Back at the restaurant we had our evening meal accompanied by more vodka, whisky, Russian champagne and Bulgarian wine. This was followed by a very enthusiastically danced disco. Finally, before leaving we returned to our team ger to polish off remaining beer, tangerines and pseudo-Ferrero Rocher (actually, of all fake brands, Russian chocolates seem just as good if not better than the brands they rip off). My colleagues very kindly and easily agreed to sing some traditional Mongolian songs, which I am now determined to learn. Most of the teachers joined in, and they sang very feelingly and well. And indeed, once they'd started with the singing it carried on onto the bus and all the way back to the school. I think there was a plan to invade a night club somewhere, but fortunately the people I caught a taxi with dropped me off at home, meaning I was very gratefully able to call it a night at 11pm.

No doubt the fresh air and exercise managed to dilute the excessive drinking, and I didn't feel too bad today. Went to the State Department Store to return the 1Gb memory stick which I bought 5 days ago and which stopped working after the second time I used it. The guy at the desk of the electronic goods section when he eventually deigned to serve me helpfully confirmed that the stick is indeed broken, but regretted that in spite of the piece of paper saying '1 year guarantee' the code on my receipt says that the product can only be returned on the day of purchase. He sympathetically suggested that I speak to a manager on the 5th floor. Following directions on that floor I found a corridor with two dozen assorted despairing wretches standing and sitting on the floor ouside an ornate office door bearing a sign in Mongolian. I turned away from the Kafka-esque scene with a deep breath, and resolved that the $30 spent on the stick needed to be considered a lesson learned, and so calmly walked away. I resolved not to shop at the State Department store again - although I took that not to include the Nomin supermarket at the back of the ground floor, where I stopped by to pick up some washing powder.

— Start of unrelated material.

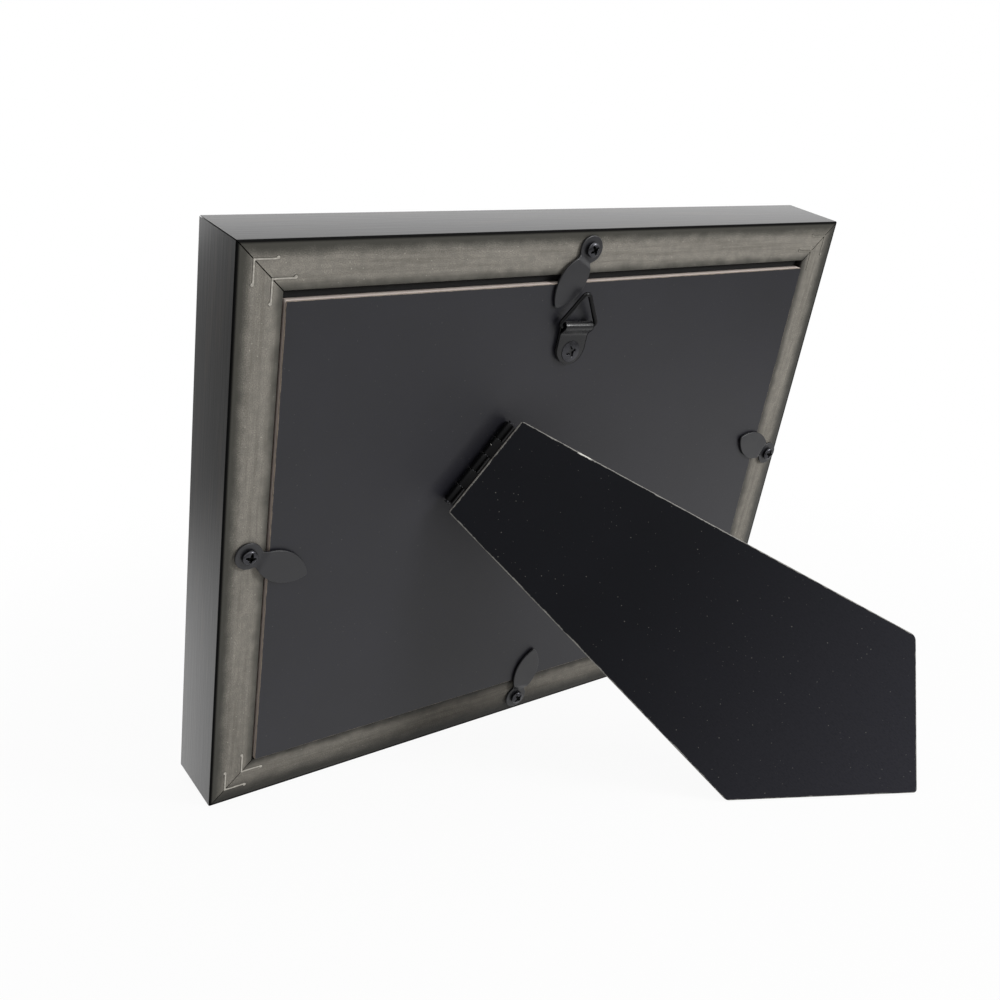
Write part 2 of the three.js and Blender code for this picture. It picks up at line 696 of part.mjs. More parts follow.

Crossing Sukhbaatar Square I saw an impressive military parade - the soldiers in red and blue with the sunlight shining from their gleaming pointed helmets as they marched with sabres and guns to the foot of the Sukhbaatar monument, where they slightly spoiled the effect of their neat and orderley marching by shuffling about somewhat comically so as to stand in an evenly spaced line. This and the accompanying brass band I later realised was to be for the President or Prime Minister to perform some ceremony to mark Sukhbaatar's birthday Unfortunately, I had to get to the school to tutor a student and sadly I did not have my camera with me to record the very impressive scene.

I get numerous text messages from my network provider everyday on my mobile phone. Mostly I can't understand them - although sometimes I can see that they're the times of movies on TV, or of the Tugrik's exchange value to the dollar. Occassionally there is an English 'Word of the Day' accompanied by a translation in Mongolian. Today's word is 'fecund'. There was even a helpful example sentence given to illustrate the word in context: 'That field over there is fecund.' I imagine that all over the city there are now students of English fervently hoping to asked whether they can recommend anywhere as particularly suited for the planting of crops. They're sure to be gutted if there are no fecund fields in sight when the question is asked, though.